In most places, oysters have nearly disappeared from the Thanksgiving table except for the occasional turkey stuffing, but oyster stew, scalloped oysters and the rest are still popular in oyster-producing areas such as the Pacific Northwest (and in Amish and Mennonite communities as far inland as Indiana, because the Amish and Mennonites don't change their traditions at the drop of a hat).
California, and particularly Los Angeles, has been inundated with newcomers for over a century, and we don't have the deep-rooted traditions of New England or the South. We do have a few, though. Green salad, for instance; not many of us would serve Jell-O salad alone without a healthful lettuce and tomato salad.

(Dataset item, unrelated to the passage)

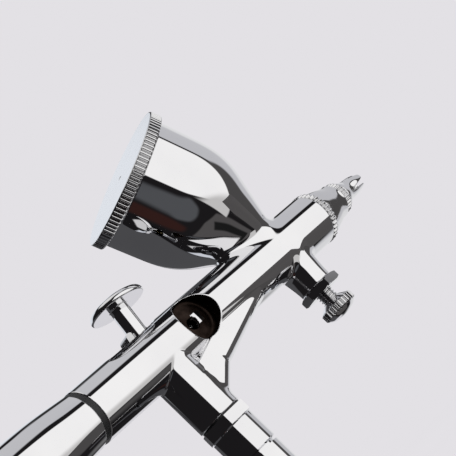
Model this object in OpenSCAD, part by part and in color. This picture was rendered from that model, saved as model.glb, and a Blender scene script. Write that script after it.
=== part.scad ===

Some families still serve the old-time L.A. relish tray: carrot and celery spears, olives and pickles (such as pickled peppers). This was our local version of the 19th century tradition of serving rare and expensive appetizers, except that around here we featured olives and celery out of local patriotism because we grew our own.
It's possible to generalize about regional and ethnic versions of the Thanksgiving dinner, but the fact is that Thanksgiving is a family holiday, and its traditions are always family traditions. Even in areas of cultural homogeneity, people may be a little surprised by what their neighbors serve.
These days, all those regional and ethnic lines are blurring as people move around the country and marry outside their cultures. So, more and more families are experiencing holiday shock: "You want to put sausage in the turkey stuffing?" "You put oysters -- seriously, oysters? -- in the stuffing?" It always gets sorted out, and it's fascinating to see which traditions are more persistent in any given family.
What will Thanksgiving dinner be like in 2109? My guess is it won't be a complete free-for-all of eclecticism, because families need traditions, and so do countries. I'm not so sure about pumpkin pie, but I'm putting my money on turkey and cranberry.